## Set exercise
Show all lines holding the string "joints".

## START Source excerpt

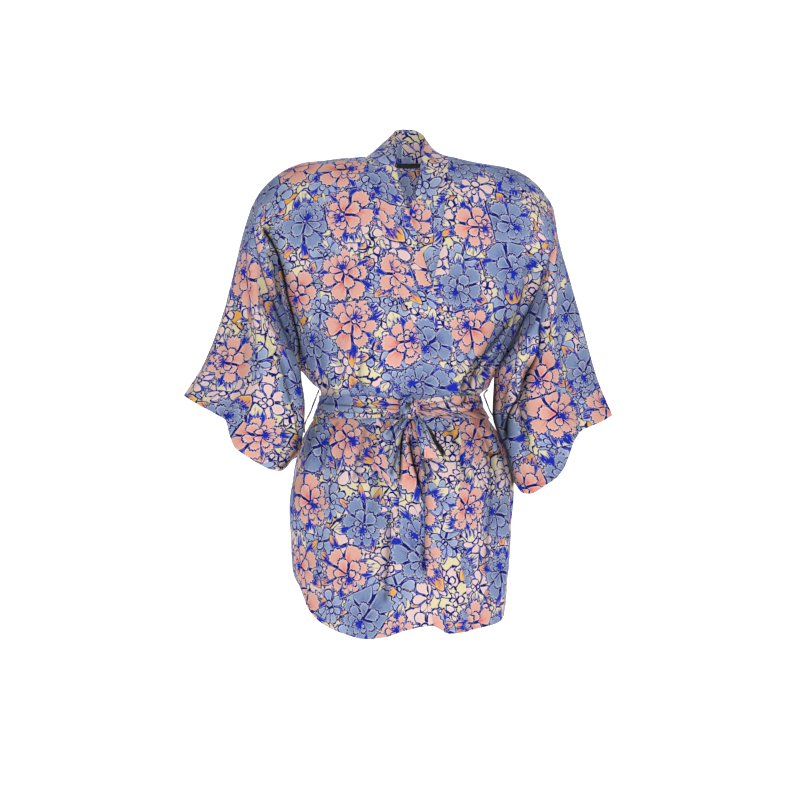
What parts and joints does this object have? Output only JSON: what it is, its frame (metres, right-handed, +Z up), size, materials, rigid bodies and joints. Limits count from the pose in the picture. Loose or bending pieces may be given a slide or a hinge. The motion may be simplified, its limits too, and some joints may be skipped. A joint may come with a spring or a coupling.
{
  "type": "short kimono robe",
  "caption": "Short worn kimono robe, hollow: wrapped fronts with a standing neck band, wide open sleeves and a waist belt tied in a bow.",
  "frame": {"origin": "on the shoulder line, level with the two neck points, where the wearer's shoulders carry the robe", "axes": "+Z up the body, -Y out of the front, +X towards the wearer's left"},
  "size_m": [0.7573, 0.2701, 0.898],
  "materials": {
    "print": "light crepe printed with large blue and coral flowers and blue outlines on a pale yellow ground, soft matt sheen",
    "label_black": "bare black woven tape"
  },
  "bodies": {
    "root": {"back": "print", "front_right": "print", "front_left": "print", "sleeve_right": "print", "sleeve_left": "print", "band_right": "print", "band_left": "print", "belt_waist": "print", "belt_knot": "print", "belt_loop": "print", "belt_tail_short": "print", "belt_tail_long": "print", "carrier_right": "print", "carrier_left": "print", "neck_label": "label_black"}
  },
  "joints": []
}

## END Source excerpt

## Task result
What parts and joints does this object have? Output only JSON: what it is, its frame (metres, right-handed, +Z up), size, materials, rigid bodies and joints. Limits count from the pose in the picture. Loose or bending pieces may be given a slide or a hinge. The motion may be simplified, its limits too, and some joints may be skipped. A joint may come with a spring or a coupling.
  "joints": []